The Court explained, however, that regardless of whether Mr. Boatman’s father’s placement of the fence was by mistake, if the intention was to hold property adversely, the statutory period for adverse possession runs regardless of any mistake as to boundary or title. When a landowner takes possession of land under the belief that he owns it, encloses it, and holds it continuously for the statutory period under claim of ownership, without recognition of the possible right of another on account of mistake, such possession is adverse and hostile to the true owner. In this case the Boatmans presented four witnesses who testified that the Boatmans had claimed the disputed strip of land inside their fence, maintained it, and exercised control over it for far longer than the required seven-year period. The Boatmans’ occupation of the property included bush hogging, harvesting pecans, and maintaining a garden up to the fence line.
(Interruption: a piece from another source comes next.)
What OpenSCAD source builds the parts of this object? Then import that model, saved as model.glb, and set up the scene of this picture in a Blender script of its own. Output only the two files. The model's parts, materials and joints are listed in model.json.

There was no evidence that the Smiths’ predecessors in title had ever claimed ownership or tried to exercise control of the disputed strip of land between the time the fence was constructed in 1970 and the time the Smiths bought the property in 2011. According to the Court, it is ordinarily sufficient proof of adverse possession that the claimant’s acts of ownership are of such a nature as one would exercise over his own property and would not exercise over the land of another. Accordingly, the Court concluded that the Boatmans satisfied the hostility element and demonstrated an intent to hold against the true owner, and thus acquired the disputed land by adverse possession. Because the Court found the Boatmans acquired title to the land by adverse possession, it did not discuss the issue of boundary by acquiescence. Affirmed.